Atas dasar inilah KPK menetapkan Setya Novanto sebagai tersangka.
"Saudara SN (Setya Novanto) melalui AA (Andi Narogong), diduga memiliki peran baik dalam proses perencanaan dan pembahasan anggaran di DPR dan proses pengadaan barang dan jasa e-KTP," kata dia.
Setya Novanto disangka melanggar Pasal 3 atau Pasal 2 ayat 1 Undang-Undang Nomor 31 Tahun 1999 sebagaimana diubah dalam UU Nomor 20 Tahun 2001 tentang Pemberantasan Tindak Pidana Korupsi jo Pasal 55 ayat 1 ke-1 KUHP. Namun, sangkaan itu dianulir hakim.
Namun, Setya Novanto mengajukan praperadilan atas penetapan dirinya sebagai tersangka oleh KPK. Hakim Cepi Iskandar membacakan putusan sidang praperadilan Setya Novanto di Pengadilan Negeri Jakarta Selatan, Jumat, 29 September 2017 sore.

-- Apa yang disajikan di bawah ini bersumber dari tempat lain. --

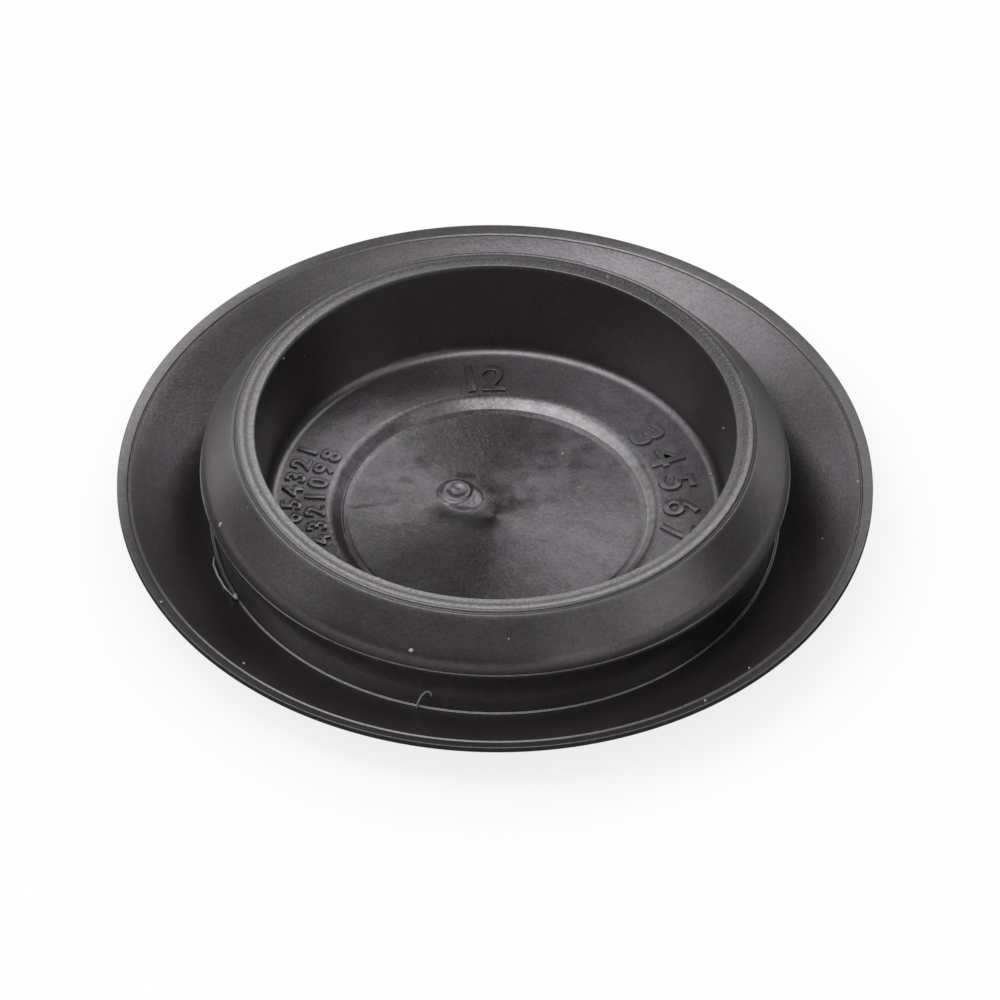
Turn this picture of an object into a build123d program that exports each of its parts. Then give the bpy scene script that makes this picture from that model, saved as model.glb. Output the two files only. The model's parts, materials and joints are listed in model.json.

Cepi menyatakan, status tersangka yang ditetapkan oleh KPK terhadap Setya Novanto tidak sah.
Menurut dia, penetapan tersangka terhadap ketua DPR RI ini menyimpang karena tidak sesuai dengan Undang-Undang Nomor 30 Tahun 2002 tentang Komisi Pemberantasan Tindak Pidana Korupsi.